The results for all the approaches used combined was increased yields for the same amount of nitrogen used. Sweet corn yields increased over 31%, and corn silage yields have increased by more than 36% since 2005. Swede believes about half of that increase was due to soil health practices alone. 

The Swedes have seen savings in fuel, labor, and machinery maintenance equaling about $23 per acre. Nutrient management activities save them $41 per acre for purchases of phosphorus and potassium. Soil erosion has been reduced by nearly two tons per acre, saving over $2 per acre based on the value of the nutrients saved in that soil. They do spend quite a bit on upfront costs for cover crops (about $51 per acre) and it is important to factor in time spent learning new skills at conferences, workshops, and meeting with ag consultants. But all of this has paid off in terms of overall return on investment. The Swedes have seen their bottom line increase by $55 per acre, which amounts to $82,257 on the 1,500 acres in this study. The USDA’s Nutrient Tracking Tool showed reduced N, P, and sediment losses by 40, 92, and 96% respectively. The USDA’s COMET-Farm Tool estimates there was a 560% reduction in total greenhouse gas emissions on the same plot.

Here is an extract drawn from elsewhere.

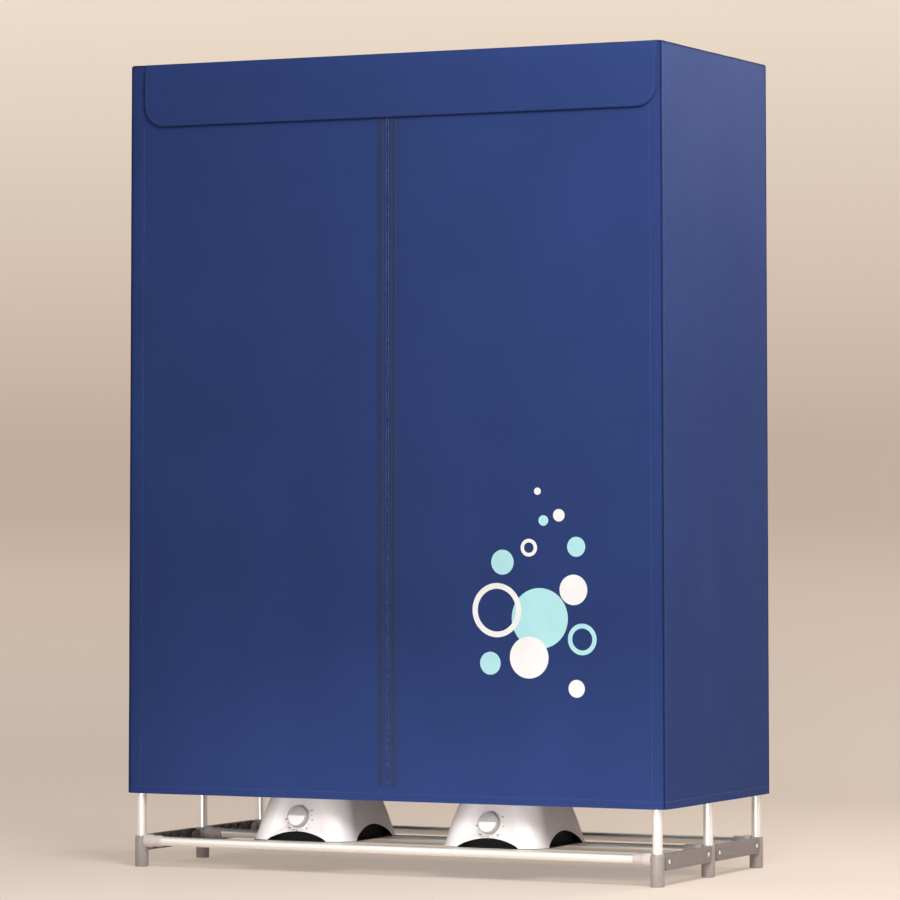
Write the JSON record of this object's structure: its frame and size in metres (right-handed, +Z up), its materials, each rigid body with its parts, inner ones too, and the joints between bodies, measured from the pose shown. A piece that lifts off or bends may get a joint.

Jay Swede says he is still learning but has been very pleased to see great results from what he thinks have been relatively minor changes. “The second year we did strip-till, even though the corn was only 8" tall, we had roots going down about a foot.” His soil is far less compacted and he has observed better water infiltration. He also reports decreased runoff and erosion in his fields from heavy rainfall.